BALTIMORE, MD: A young man stands outside the Gilmor Homes housing project building where Freddie Gray was arrested in the Sandtown neighborhood April 21, 2015. (Chip Somodevilla/Getty Images)
Freeman Hrabowski III is president of the University of Maryland at Baltimore County and author of the book “Holding Fast to Dreams: Empowering Youth from the Civil Right Crusade to STEM Achievement.”
More than 50 years ago, inspired by words that the Rev. Martin Luther King Jr. spoke in a Birmingham church, I joined hundreds of other children in a civil rights march through the streets of my home town. I was not a brave child, and I knew, as the others did, the risk of going to jail.
We marched, though, because his words gave us hope that the world could be different.
I am often asked how much society has changed since the 1960s and how the challenges we faced then compare with those of today.
My response reflects my ambivalence about our progress. As a child, I could not have imagined that I would one day become the president of a predominantly white research university, and I would not have guessed how many more people would have the opportunity to become educated. In 1960, less than 10 percent of Americans had earned bachelor’s degrees. Today, we’re up to nearly a third. In the same period, African Americans have gone from a college completion rate of about 3 percent to almost 20 percent, contributing to the growth of a thriving black middle class.

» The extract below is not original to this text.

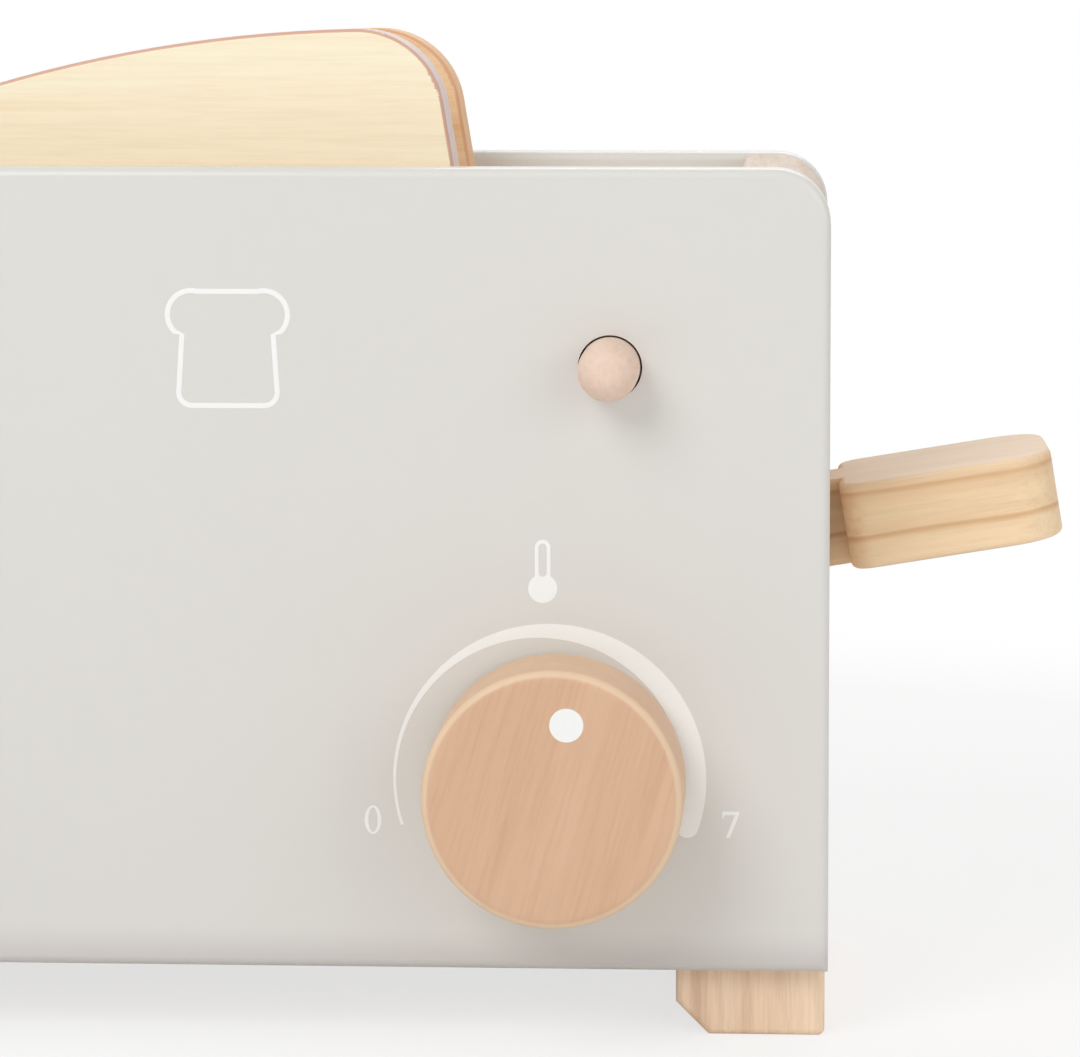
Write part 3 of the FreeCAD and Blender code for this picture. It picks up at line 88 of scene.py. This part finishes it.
class Shader:
    """A small helper that adds nodes to one material."""

    def __init__(self, name):
        self.material = bpy.data.materials.new(name)
        self.material.use_nodes = True
        self.tree = self.material.node_tree
        self.base = self.tree.nodes["Principled BSDF"]

    def add(self, kind, **values):
        node = self.tree.nodes.new(kind)
        for key, setting in values.items():
            setattr(node, key, setting)
        return node

    def link(self, source, target):
        self.tree.links.new(source, target)

    def position(self, scale, turn=(0, 0, 0)):
        """Object coordinates, stretched by scale in each direction."""
        coordinates = self.add("ShaderNodeTexCoord")
        turned = self.add("ShaderNodeMapping")
        turned.inputs["Rotation"].default_value = turn
        self.link(coordinates.outputs["Object"], turned.inputs["Vector"])
        mapping = self.add("ShaderNodeMapping")
        mapping.inputs["Scale"].default_value = scale
        self.link(turned.outputs["Vector"], mapping.inputs["Vector"])
        return mapping.outputs["Vector"]

    def noise(self, vector, scale, detail, roughness, distortion=0.0):
        node = self.add("ShaderNodeTexNoise")
        node.inputs["Scale"].default_value = scale
        node.inputs["Detail"].default_value = detail
        node.inputs["Roughness"].default_value = roughness
        node.inputs["Distortion"].default_value = distortion
        self.link(vector, node.inputs["Vector"])
        return node.outputs["Fac"]

    def ramp(self, factor, stops):
        node = self.add("ShaderNodeValToRGB")
        node.color_ramp.interpolation = "EASE"
        elements = node.color_ramp.elements
        while len(elements) < len(stops):
            elements.new(0.5)
        for element, (place, colour) in zip(elements, stops):
            element.position = place
            element.color = (*colour, 1)
        self.link(factor, node.inputs["Fac"])
        return node.outputs["Color"]

    def level(self, factor, stops):
        """A share from 0 to 1 that follows a ramp of grey stops."""
        grey = self.add("ShaderNodeRGBToBW")
        colour = self.ramp(factor, [(place, (tone, tone, tone)) for place, tone in stops])
        self.link(colour, grey.inputs["Color"])
        return grey.outputs["Val"]

    def spread(self, value, start, end, smooth=False):
        """Where a value lies between start and end, from 0 to 1."""
        node = self.add("ShaderNodeMapRange")
        if smooth:
            node.interpolation_type = "SMOOTHSTEP"
        node.inputs["From Min"].default_value = start
        node.inputs["From Max"].default_value = end
        self.link(value, node.inputs["Value"])
        return node.outputs["Result"]

    def roughness(self, factor, dull, shiny):
        """Roughness that goes from dull to shiny with a factor."""
        node = self.add("ShaderNodeMapRange")
        node.inputs["To Min"].default_value = dull
        node.inputs["To Max"].default_value = shiny
        self.link(factor, node.inputs["Value"])
        self.link(node.outputs["Result"], self.base.inputs["Roughness"])

    def axis(self, vector, letter):
        """One coordinate of a vector."""
        split = self.add("ShaderNodeSeparateXYZ")
        self.link(vector, split.inputs["Vector"])
        return split.outputs[letter]

    def facing(self, letter, kind="Normal"):
        """How far a face looks along one of the frame's axes, either way, from 0 to 1."""
        geometry = self.add("ShaderNodeNewGeometry")
        return self.math("ABSOLUTE", self.axis(geometry.outputs[kind], letter))

    def mix(self, factor, first, second):
        node = self.add("ShaderNodeMix", data_type="RGBA")
        for value, socket in ((factor, node.inputs[0]), (first, node.inputs[6]),
                              (second, node.inputs[7])):
            if isinstance(value, bpy.types.NodeSocket):
                self.link(value, socket)
            elif isinstance(value, tuple):
                socket.default_value = (*value, 1)
            else:
                socket.default_value = value
        return node.outputs[2]

    def math(self, operation, first, second=None):
        node = self.add("ShaderNodeMath", operation=operation)
        for value, socket in ((first, node.inputs[0]), (second, node.inputs[1])):
            if isinstance(value, bpy.types.NodeSocket):
                self.link(value, socket)
            elif value is not None:
                socket.default_value = value
        return node.outputs[0]

    def bump(self, height, strength, distance):
        node = self.add("ShaderNodeBump")
        node.inputs["Strength"].default_value = strength
        node.inputs["Distance"].default_value = distance
        self.link(height, node.inputs["Height"])
        self.link(node.outputs["Normal"], self.base.inputs["Normal"])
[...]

However, far too many families remain stuck in poverty. For them, conditions now are as bad as they were in the ’60s — if not worse. Drugs and guns, combined with damaging public policies, fuel a cycle of violence and mass incarceration. Many young people feel hopeless and betrayed.
Postsecondary education has become a requirement for many, if not most, of our society’s well-paying jobs. However, the recent gains in college completion are spread unevenly. For example, since 1975, the percentage of the wealthiest quarter of Americans earning four-year degrees has jumped from 38 percent to 79 percent , while the percentage for those at the bottom has barely moved, from 7 to 11 percent.
I am stunned and saddened by the growth of inequality in our society and the fact that many children have simply stopped dreaming about the future. Yet I also remind myself how far we’ve come. If we don’t count our progress, we lose sight of the lessons we’ve learned, and we run the risk of losing hope.
Public policies adopted in the 1960s and 1970s have helped so many of us. Landmark legislation, including the Civil Rights Act, the Voting Rights Act, the Elementary and Secondary Education Act and the Higher Education Act, strengthened schools, expanded civil rights and helped many more people graduate from college.
These changes were possible because Americans during that period truly believed that the world could be different than it was.
To address the stubborn challenges facing our society today, we again need reasons to believe that the world can change. We need hope.
I’d suggest we can find hope in a place that’s received considerable attention in recent weeks: Baltimore. I’ve lived and worked here the past 40 years, and I see the many ways this region reflects the country’s progress and its challenges.
In the ’60s, we had not yet seen a woman of any race as mayor of Baltimore (or almost any other major U.S. city) or African Americans in such leadership roles as chief executive of Baltimore Gas & Electric, or dean of the University of Maryland Medical School, or president of the University of Baltimore. Now we see all of these, among many other African American leaders.
The Baltimore region is also prosperous. A recent Brookings Institution analysis notes that it ranks seventh among the country’s 35 largest metropolitan areas in per capita income. It is second only to the District in median income for black households. Black professionals are doing well here.
Nevertheless, the region’s challenges are significant. About 11 percent of Baltimore City’s black residents are unemployed, compared with about 5 percent of white residents, according to the Brookings analysis. The city’s black poverty rate is just under 27 percent. While this is lower than the rate in three-quarters of large U.S. cities, such high poverty rates should be troubling to all of us.
The challenge now is to reflect on how we can extend the gains of the past 50 years to even more Americans. We have asked hard questions like this before. That alone should give us hope as we move forward in an effort to bring the benefits of our nation’s prosperity to all. We now have the opportunity — indeed, the responsibility — to look again at public policies in such areas as education and job training, housing and transportation, drug enforcement and incarceration.
I often think about the other children who marched in 1963. While we shared hopes and dreams, many of them never had the opportunities I did. Ultimately, they marched so that others could live their dreams.
Our challenge now is holding on to that legacy — and helping many more children turn possibilities into reality.